A state actuary’s report released by Auditor General William Holland estimates that taxpayers must pay $6.86 billion in the fiscal year that begins July 1. That’s up about $100 million from this fiscal year.

Chicago-based Cheiron was chosen to fill the role of state actuary, a position created in 2012 to review the pension systems’ finances — which are some $100 billion in debt — and suggest ways to fix the problem. It recommended that three systems — covering teachers, university employees and general state workers — lower the annual estimated investment return they expect so projections aren’t too rosy. It made the same suggestion last year, but the numbers didn’t change.

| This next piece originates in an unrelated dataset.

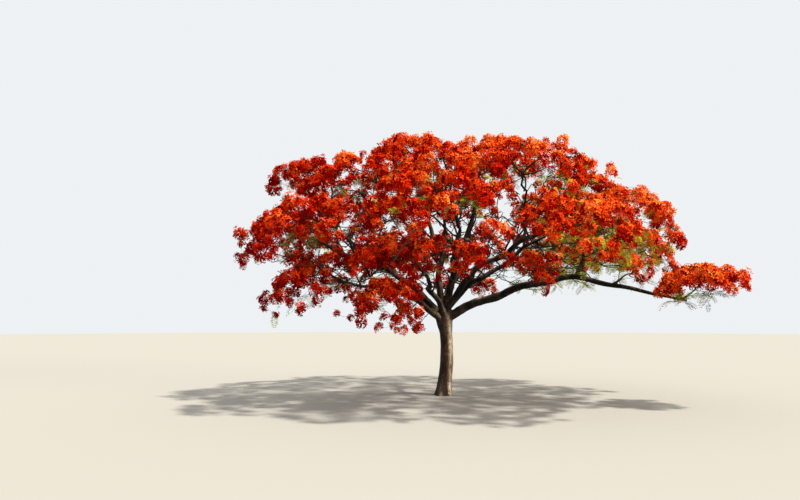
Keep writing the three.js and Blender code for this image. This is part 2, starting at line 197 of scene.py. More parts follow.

That rate of return is based on a 30-year average, and re-establishing it each year would interrupt other projections — including how much the state must contribute, said Dave Urbanek, spokesman for the largest pension system, the Teachers’ Retirement System. But he noted that the TRS board, which had established a five-year review, has adopted a three-year schedule.

“Our board recognizes in an uncertain economy it needs to be revisited on a quicker schedule,” Urbanek said.

Cheiron recommended that the TRS lower its 30-year average estimated return to an unspecified number lower than 8 percent, pointing to evidence that such a return cannot be sustained. TRS said it estimates an 8.37 percent return during the next three decades, but the actuary said its evidence was not sufficient.

The report doesn’t take into account the landmark pension-reform legislation lawmakers and Gov. Pat Quinn approved in early December after years of wrangling over how to close a $100 billion debt in five state pension systems.

The law, which cuts benefits and raises the retirement age for younger workers but also reduces employees’ contributions and includes a state funding guarantee, would cut the systems’ debt by $21 billion and save $160 billion over 30 years. But it doesn’t take effect until June 1, and a group of retired teachers and other educators have filed a lawsuit claiming it’s unconstitutional.

In the meantime, the state must continue putting up hefty contributions — cutting into education and other services — to keep up.

Still, the fiscal 2015 contribution is far less than the nearly $1 billion increase taxpayers had to pay in each of the last two years as lawmakers dedicated themselves to paying what was owed to the systems.

One reason for that, according to Urbanek, is a higher-than-expected rate of return of 12.8 percent this year, compared to the 8 percent that TRS estimates. Urbanek represents a pension account to which half of the state contribution goes — $3.4 billion next year.

Urbanek said TRS has average a rate of return of 9 percent during the past 30 years. In recent years, it’s been as high as 23.6 percent in 2011 to as low as negative-22.7 percent in 2009, after the economy took a nose dive.